A top Pentagon space official believes the Air Force is performing its due diligence toward the ability to use reusable rockets. Deputy Assistant Secretary of Defense for Space Policy Doug Loverro said Oct. 25 the Air Force doesn’t have a condition of launch that reflects that it can’t do something, but instead that it doesn’t need to do something.
“The minute we need to do something, I’m fully confident (with) the kind of creativity that we’ve already seen in launch…I think the solutions will be brought to bear,” Loverro said at the Center for Strategic and International Studies (CSIS) think tank in Washington. “I’m far less worried about how our launch will respond to our next architectural needs than how our architectures will evolve to meet our military needs.”

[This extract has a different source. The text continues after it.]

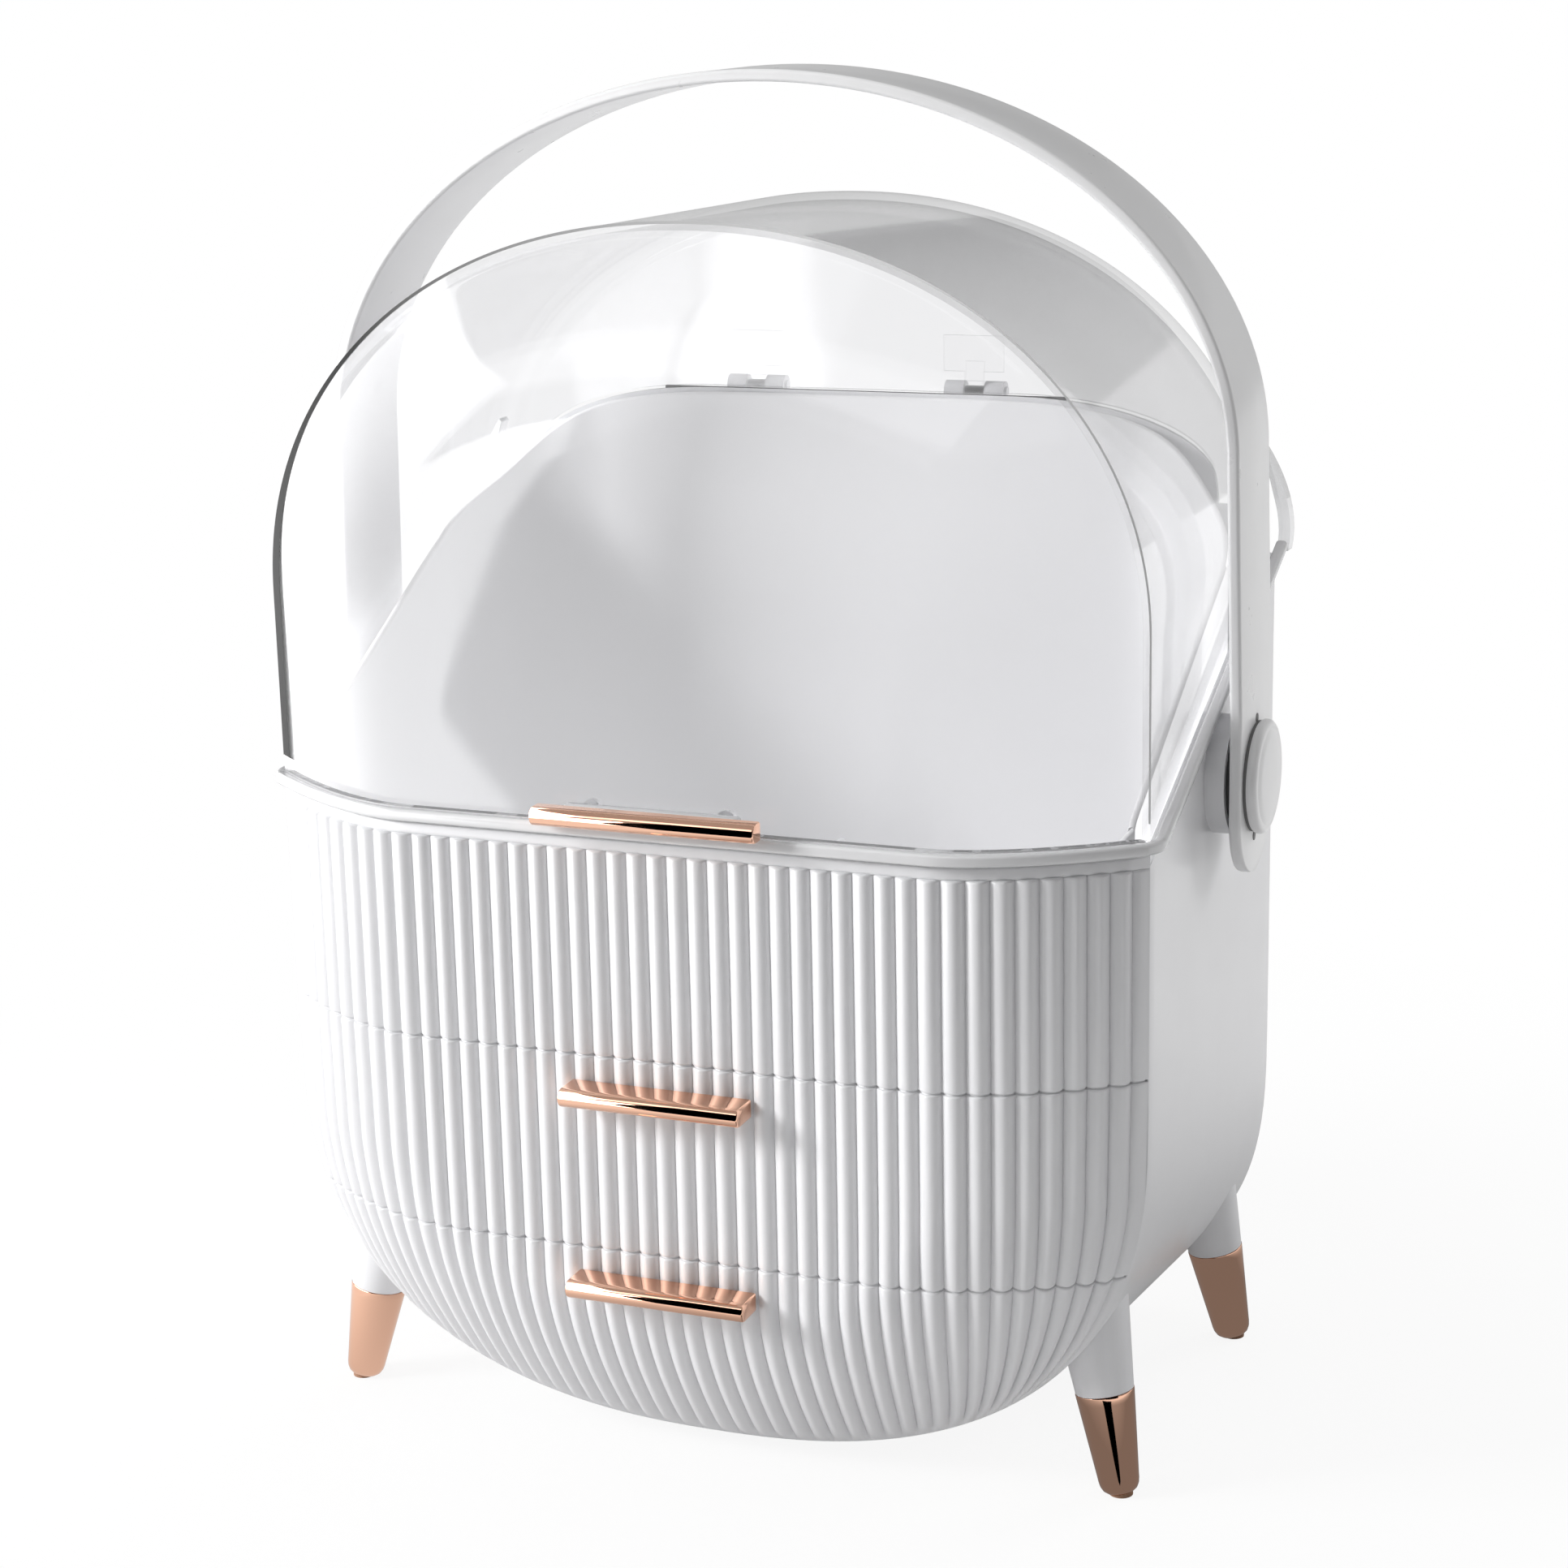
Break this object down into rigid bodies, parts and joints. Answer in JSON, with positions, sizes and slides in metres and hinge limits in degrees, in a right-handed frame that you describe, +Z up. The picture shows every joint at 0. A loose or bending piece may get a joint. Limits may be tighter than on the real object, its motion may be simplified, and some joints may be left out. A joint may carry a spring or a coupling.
{
  "type": "cosmetics organiser case",
  "caption": "Egg-shaped dustproof cosmetics case on splayed legs: ribbed drawers, a clear arched flip-up lid over a white bin, metal-look pulls and a strap handle.",
  "frame": {"origin": "floor under the middle of the case: x = 0 on the mirror plane, y = 0 midway between the noses of the pulls and the band on the back, z = 0 at the foot pads", "axes": "+Z up, the ribbed front and the pulls face -Y, +X is the viewer's right"},
  "size_m": [0.2928, 0.1844, 0.3925],
  "materials": {
    "shell_white": "satin-gloss moulded plastic",
    "inner_white": "satin moulded plastic",
    "strap_white": "semi-gloss moulded plastic",
    "clear_lid": "clear polished plastic",
    "clear_rim": "clear polished plastic, thicker and so darker",
    "rose_gold": "polished rose-gold plating",
    "screw_steel": "plated steel",
    "pin_steel": "plated steel",
    "washer_dark": "matt",
    "pad_rubber": "matt"
  },
  "bodies": {
    "case": {"housing": "shell_white", "upper_shelf": "inner_white", "lower_shelf": "inner_white", "drawer_rails": "inner_white", "top_bin": "inner_white", "bin_divider": "inner_white", "front_panel": "shell_white", "case_hinge_left": "shell_white", "case_hinge_right": "shell_white", "hinge_pins": "pin_steel", "pivot_boss_right": "shell_white", "pivot_boss_left": "shell_white", "pivot_washers": "washer_dark", "pivot_pin_right": "pin_steel", "pivot_pin_left": "pin_steel", "leg_socket_fr": "shell_white", "leg_socket_fl": "shell_white", "leg_socket_rr": "shell_white", "leg_socket_rl": "shell_white", "leg_cap_fr": "rose_gold", "leg_cap_fl": "rose_gold", "leg_cap_rr": "rose_gold", "leg_cap_rl": "rose_gold", "leg_studs": "screw_steel", "foot_pads": "pad_rubber"},
    "lid": {"lid_cover": "clear_lid", "lid_rim": "clear_rim", "rear_band": "shell_white", "lid_pull": "rose_gold", "lid_screws": "screw_steel", "lid_hinge_left": "clear_rim", "lid_hinge_right": "clear_rim"},
    "handle": {"handle_strap": "strap_white", "knob_right": "strap_white", "knob_left": "strap_white"},
    "drawer_1": {"drawer_1_front": "shell_white", "drawer_1_box": "inner_white", "drawer_1_pull": "rose_gold", "drawer_1_screws": "screw_steel"},
    "drawer_2": {"drawer_2_front": "shell_white", "drawer_2_box": "inner_white", "drawer_2_pull": "rose_gold", "drawer_2_screws": "screw_steel"}
  },
  "joints": [
    {"name": "lid_hinge", "type": "hinge", "parent": "case", "child": "lid", "pos_m": [0, 0.0895, 0.2924], "axis": [-1, 0, 0], "range_deg": [0, 100]},
    {"name": "handle_swing", "type": "hinge", "parent": "case", "child": "handle", "pos_m": [0, 0.0199, 0.1954], "axis": [-1, 0, 0], "range_deg": [0, 100]},
    {"name": "drawer_1_slide", "type": "slide", "parent": "case", "child": "drawer_1", "axis": [0, -1, 0], "range_m": [0, 0.11]},
    {"name": "drawer_2_slide", "type": "slide", "parent": "case", "child": "drawer_2", "axis": [0, -1, 0], "range_m": [0, 0.11]}
  ],
  "couplings": [
    {"joint": "handle_swing", "follows": "lid_hinge", "ratio": 1}
  ]
}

Porto, the Air Force spokeswoman, said though the service isn’t ready to launch 10 times in 10 days as dictated by DARPA’s XS-1, she said the ranges meet the current requirement for launch interval, which is no greater than 72 hours between the end of range support to the first mission and the start of the second mission. Porto said launch intervals may occur in less than 72 hours, on a case-by-case basis, as mission needs dictate.
Air Force Gen. Jay Raymond is the new head of Air Force Space Command, replacing Hyten. The Air Force’s prime contractor for ranges is Range Generation Next (RGNext), a joint venture of Raytheon [RTN] and General Dynamics [GD].